Legal scholars in Belgium have pointed out that, in a worst-case scenario, if Euroclear faced losses on its own immobilised assets in Russia — estimated at €16–17 billion — and required state support, Belgium’s relatively small economy could be disproportionately exposed. Belgian GDP is roughly €565 billion. While such an outcome remains hypothetical, the scale of the frozen Russian funds relative to Belgium’s economy underscores the perceived risk.
The European Commission says it has addressed these concerns by proposing a comprehensive guarantee mechanism. If Euroclear suffered losses in Russia, those could be offset against assets belonging to Russia’s own clearing institutions that are held in the EU. Officials also argue that any Russian legal retaliation would have limited enforceability inside the bloc.
Whether those safeguards are sufficient remains under discussion ahead of a key EU summit.
Legal and systemic implications
At the heart of the debate lies a tension between political urgency and legal precedent.
Under international law, sovereign assets are typically protected from confiscation. Direct seizure could trigger legal challenges and set a precedent affecting how other countries hold reserves abroad. Some policymakers worry about implications for the euro’s role as a global reserve currency if foreign governments perceive their holdings as vulnerable.
By contrast, using assets as collateral for a loan, rather than transferring ownership, is presented as a narrower step. EU officials argue this approach maintains formal respect for property rights while recognising that Russia’s invasion created extraordinary circumstances.
Still, legal uncertainty persists. Russia’s central bank has initiated legal action in Moscow against Euroclear. While EU officials describe European institutions as legally protected, cross-border litigation could add complexity and prolong disputes.
Financial stability concerns also extend beyond Belgium. Clearing houses like Euroclear play a central role in global securities markets. Any perception that they are instruments of geopolitical policy could prompt market participants to reassess risk.
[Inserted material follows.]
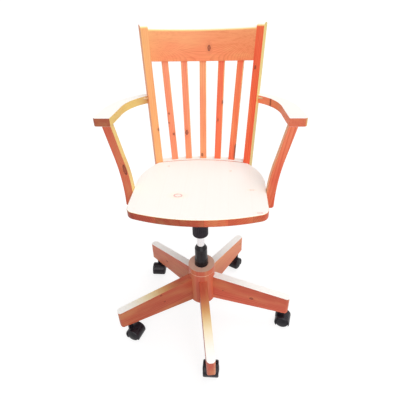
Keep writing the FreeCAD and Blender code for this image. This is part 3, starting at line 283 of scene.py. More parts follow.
across = nodes.add("ShaderNodeSeparateXYZ", {"Vector": given["Half Size"]}).outputs["X"]
nodes.feed(result["Swell"], nodes.math("MULTIPLY", nodes.math("MULTIPLY", halo, halo), across))
print("group", nodes.tree.name, len(nodes.tree.nodes), "nodes")

# %% [markdown]
# Staves. The seat is glued up from seven staves, each from another board. The group finds the
# stave that a point lies in, moves the point far away by the stave's number, so that the rings
# never run on across a joint, and gives the stave a shade of its own.

# %% staves
nodes, given, result = shader_group(
    "staves", {"Place": "vector", "Width": "value", "First": "value"},
    {"Place": "vector", "Shade": "value", "Joint": "value"})
spot = nodes.add("ShaderNodeSeparateXYZ", {"Vector": given["Place"]}).outputs
count = nodes.math("DIVIDE", nodes.math("SUBTRACT", spot["X"], given["First"]), given["Width"])
number = nodes.math("FLOOR", count)
shade = nodes.add("ShaderNodeTexWhiteNoise", {"W": number}, noise_dimensions="1D").outputs
nodes.feed(result["Shade"], shade["Value"])
shift = nodes.vector("SUBTRACT", shade["Color"], (0.5, 0.5, 0.5))
shift = nodes.vector("MULTIPLY", shift, (0.11, 0.05, 3.0))
nodes.feed(result["Place"], nodes.vector("ADD", given["Place"], shift))
to_joint = nodes.math("PINGPONG", nodes.math("SUBTRACT", count, number), 0.5)
to_joint = nodes.math("MULTIPLY", to_joint, given["Width"])
nodes.feed(result["Joint"], nodes.smooth(to_joint, 0.0003, 0.0011, 1.0, 0.0))
print("group", nodes.tree.name, len(nodes.tree.nodes), "nodes")

# %% [markdown]
# Painted light. In the photograph the light has washed out every face that looks up, almost to white, with
# a yellow band where the face turns over, and it has turned the faces towards the window pale yellow. The
# rest keep a saturated orange, redder on the shaded side. The object's own normal says which way a face
# looks, whatever the camera does, so a group reads it and gives the masks by which the pine paints this
# light into its colour: a painted white top, a painted yellow band where a face turns over, and painted
# pale yellow on the faces towards the window. It also finds the ends of a board, where the cut fibres drink
# more lacquer and turn darker.

# %% painted light and end grain
nodes, given, result = shader_group(
    "painted_light_and_end_grain", {"Normal": "vector", "Window": "vector", "Grain": "vector"},
    {"Painted Turn Light": "value", "Top": "value", "Window": "value", "End": "value"})
facing = nodes.add("ShaderNodeSeparateXYZ", {"Vector": given["Normal"]}).outputs
# Painted highlight masks: the turn and the top by how far a face looks up, and painted window light by how
# far it looks towards the window.
nodes.feed(result["Painted Turn Light"], nodes.smooth(facing["Z"], 0.3, 0.62))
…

Broader geopolitical pressures
The EU’s move comes amid shifting transatlantic dynamics. Military and financial support from the United States has declined sharply in 2025 following policy changes under President Donald Trump. Europe has sought to fill the gap, but internal divisions and fiscal constraints limit its options.
Some EU officials also express concern that Washington could pursue its own approach to Russia’s frozen assets as part of potential peace negotiations. Early drafts of US proposals reportedly contemplated using a portion of Russian assets for reconstruction while allocating part of the proceeds to US interests. European policymakers argue that immobilising the assets indefinitely makes it harder for external actors to redirect them without EU consent.
Russia, for its part, describes the EU plan as theft and warns of retaliation. Hungarian Prime Minister Viktor Orbán has criticised what he calls a departure from strict legal norms, reflecting broader divisions within the bloc.
What happens next
The immediate objective for EU leaders is to finalise a structure capable of delivering up to €90 billion in support to Ukraine. The choice between unanimous borrowing and asset-backed lending remains politically sensitive.
The indefinite immobilisation of assets reduces procedural uncertainty. It does not, however, eliminate the legal and systemic questions that accompany any move from freezing to leveraging sovereign reserves.
The outcome will likely shape not only Ukraine’s short-term financing but also longer-term debates about sanctions policy, financial sovereignty and the architecture of the international monetary system. For Europe, the challenge lies in balancing legal caution, financial stability and geopolitical resolve.
As the war continues, the question is less whether the frozen assets will remain immobilised — that now appears settled — and more how far European governments are prepared to go in converting them into tangible support for Kyiv.